Una de sus primeras grandes frustraciones en la industria del entertainment digital tuvo lugar cuando la heroína que estaba diseñando para un videojuego, una especie Juana de Arco, fue desprovista de su gallarda armadura y vestida con una especie de bikini. Poulsen no entendía por qué la chica que iba a salir al campo de batalla a pelear con los muchachos malos tenía que estar luciendo una ropa mínima que dejaba expuesta la mayor parte de sus órganos vitales. “Lo que realmente me irrita es esta noción de las mujeres como una especie del espacio exterior, a la que es necesario licuarle el cerebro e inyectarlo en sus pechos con el objetivo de hacerla más interesante”, protesta.

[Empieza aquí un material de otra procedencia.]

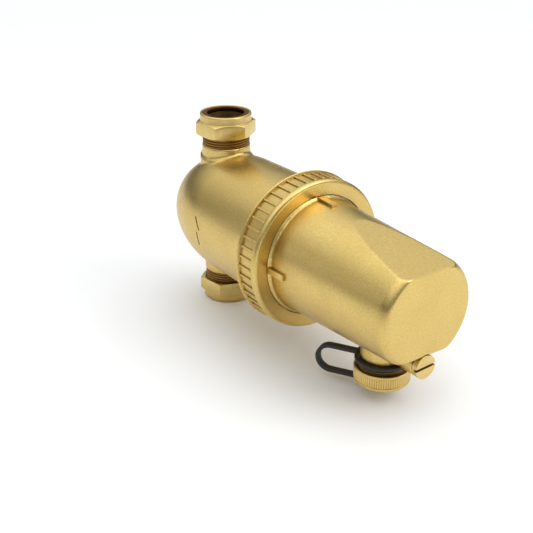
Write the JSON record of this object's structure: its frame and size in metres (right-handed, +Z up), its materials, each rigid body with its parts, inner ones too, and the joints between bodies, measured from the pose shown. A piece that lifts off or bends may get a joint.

Para la escritora transgénero Charlie Anders, el tamaño que sus pechos puedan adquirir gracias al tratamiento hormonal que recibe seguramente agreguen poco a la condición femenina que eligió. En ella –que escribió The lazzy crossdreser, un manifiesto feminista para mujeres transgénero–, el proceso de hacerse mujer y nerd fue casi simultáneo, “las dos transiciones han permanecido inseparables para mí”. Anders, una periodista súper especializada en temas económicos del sector sanitario –escribe habitualmente en The San Francisco Bay Guardian, The Wall Street Journal, Publishers Weekly y New York Press–, considera que ser nerd implica cierta pasión por hurgar, investigar y no aceptar los modelos totalitarios que explican a fuerza de constreñir la complejidad de la realidad, “es un estado revolucionario por estos días”, afirma en su ensayo, consciente de que la cultura política actual de su país no deja demasiado espacio para desplegar este tipo de inteligencia.